Reading 1 - http://www.noplacetohide.net/

-The government has a deep investment in online information tracking
-Metadata left in imprints could be a possible reason for the lack of internet privacy

Reading 2 - http://epic.org/privacy/profiling/tia/

-With the Terrorism Information Act, government gained unchecked access to personal materials over electronic networks
-News leans towards this being an abuse of federal or gov't power
-Costs of this act has far outweighed its need

Reading 3 - http://greatlibrarynews.blogspot.com/2008/09/myturn-protecting-privacy-rights-in.html

-Legislation has now allowed for libraries to transmit certain aspects of patrons' information
-This is an overreach which has been rejected and compromised in many locations
-This raises serious questions of ethics as libraries can be put in the middle of government-citizen disputes or government monitoring
-Libraries could become less trusted if the public views their information as insecure there

Muddiest Point (11/26-12/2)

Muddiest Point (11/26-12/2)

Can digital library initiatives cut the need for physical institutions, re-envisioning the funding model of library systems, making it more efficient to focus budgets on systems that require little man-power upkeep?
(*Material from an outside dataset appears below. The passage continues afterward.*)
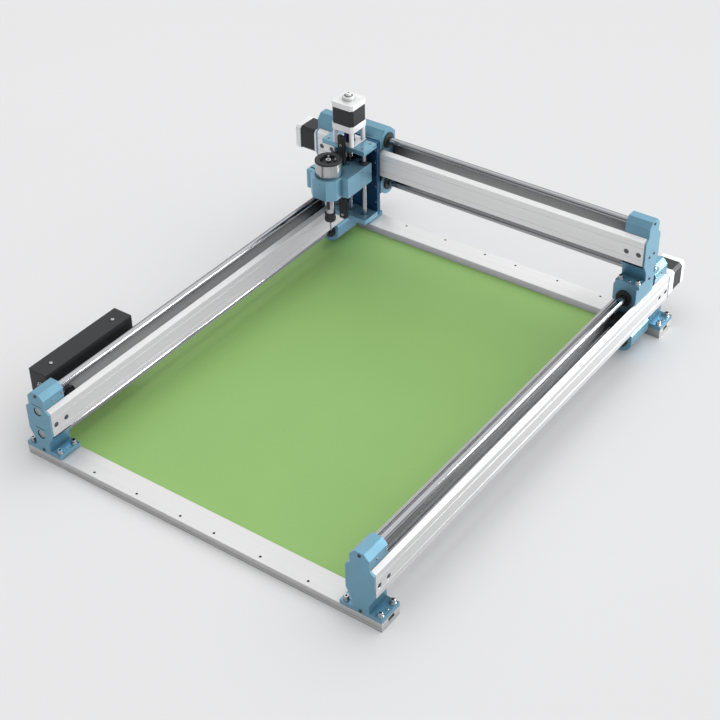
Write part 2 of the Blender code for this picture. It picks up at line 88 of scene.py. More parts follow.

Thursday, November 15, 2012

Reading Notes (11/16-11/23)

Reading Notes 11/16-11/23:

Reading 1: Web Search Engines: Part 1 and Part 2
-Over past decade, Google, Yahoo, MSN have been the dominant search engines analyzing and processing more information than any previous search engine
-The Amount of data contained in these search engines lies in the range of 400 Terabytes
-Basic search processing revolves around tracking whether links have been visited, sorting them by relevance, referred to as crawling algorithms
-As the internet has grown, these search engines need to adapt their algorithms to react to issues such as increasing speeds and duplicated links
-To adjust to the rising costs associated with these speed increases, GYM have used a series of prioritized links that, are usually most clicked and will show at the top of search queries
-This also helps reject spam
-Using index algorithms, these search engines are able to process incoming documents and information
-Index algorithms focus on certain search aspects like keywords and phrases or a combination of factors to provide a more relevant result
-Query Processing Algorithms use the particular search words entered in the search to provide only results containing all inputs
-Real Query Processors attempt to sort links based on topical relevance
-To increase speed, these processors exclude or censor certain links to cater to user preferences and caching important user data

Reading #2: Current developments and future trends for the OAI protocol for metadata harvesting. Library Trends, 53(4), 576-589.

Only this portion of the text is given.